After you’ve arrived and located your platform and wagon number, it’s best to just wait there with everyone else. While you are waiting, be aware that if you are approached by anyone with an official looking notebook offering to help you and asking to see your ticket, DO NOT SHOW THEM YOUR TICKET. This is common scam that is run where they write down your name and destination off the ticket info and then call ahead to their friends at your destination and provide them with all your details. Their friends are then waiting for you at the station when you arrive using your first names and claiming to be there to pick you up.
On The Train:
When the sleeper train finally arrives at the platform, and this is Egypt so don’t worry if things aren’t exactly on schedule, a Watania staff member should be waiting at the entrance to each wagon to verify your ticket and make sure you are getting onto the right train car.

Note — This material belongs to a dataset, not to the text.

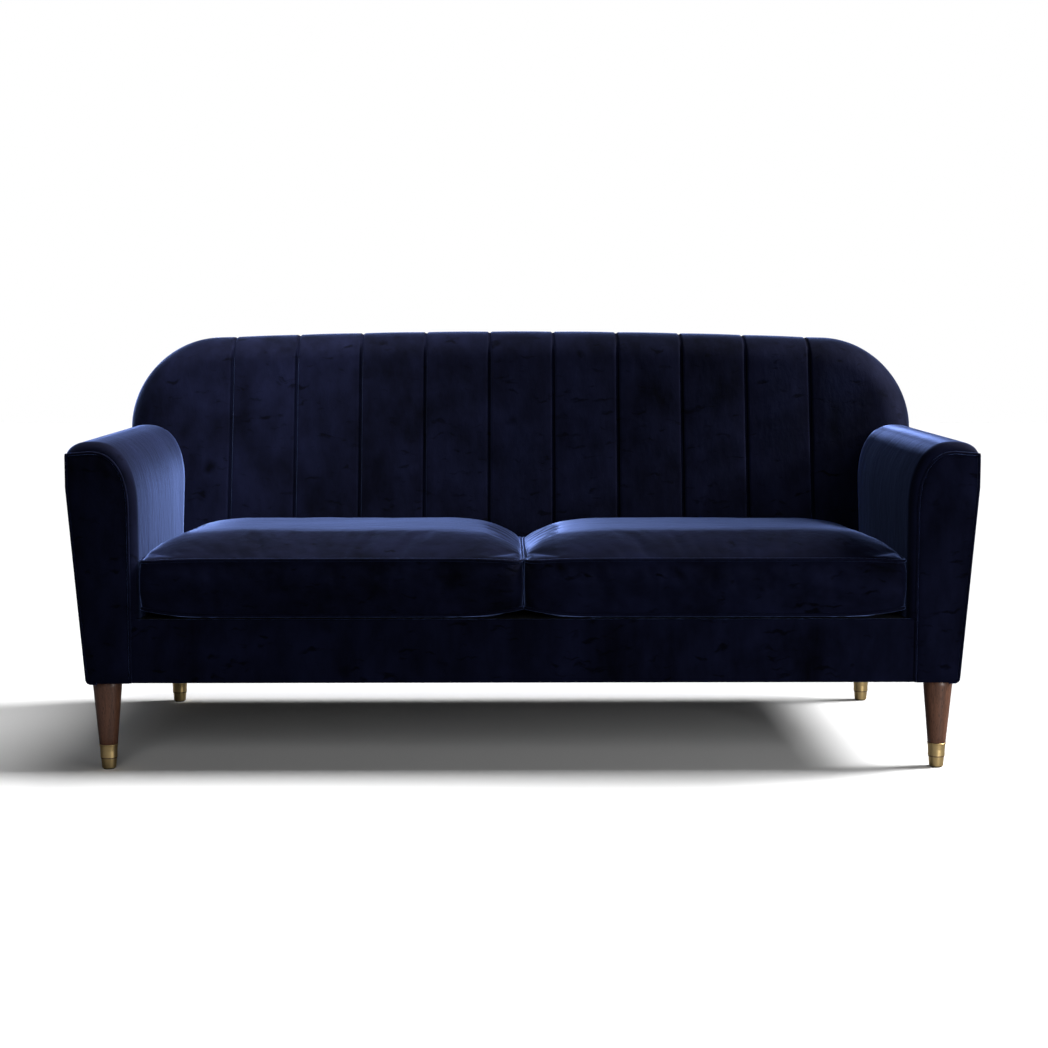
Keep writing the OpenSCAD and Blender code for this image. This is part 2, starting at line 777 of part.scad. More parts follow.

You’ll then proceed down the hallway until you’ve located your cabin. If you’ve purchased a single bed in a shared cabin you will also have an assigned bed number in addition to your cabin number.
The Bathrooms:
Ahh the bathrooms. While there are no private bathrooms in each cabin, there are two bathrooms at the end of each wagon. And while these start off about as clean as could be hoped for, (besides from the fact that when you look down at the toilet, instead of a basin of water, you are greeted instead with the site of train tracks blurring past lol) the cleanliness quickly degrades as the trip goes on, running out of toilet paper, soap, etc. and getting down right filthy by the time we finally disembarked in Aswan. So be aware you may want to come prepared with your own supplies.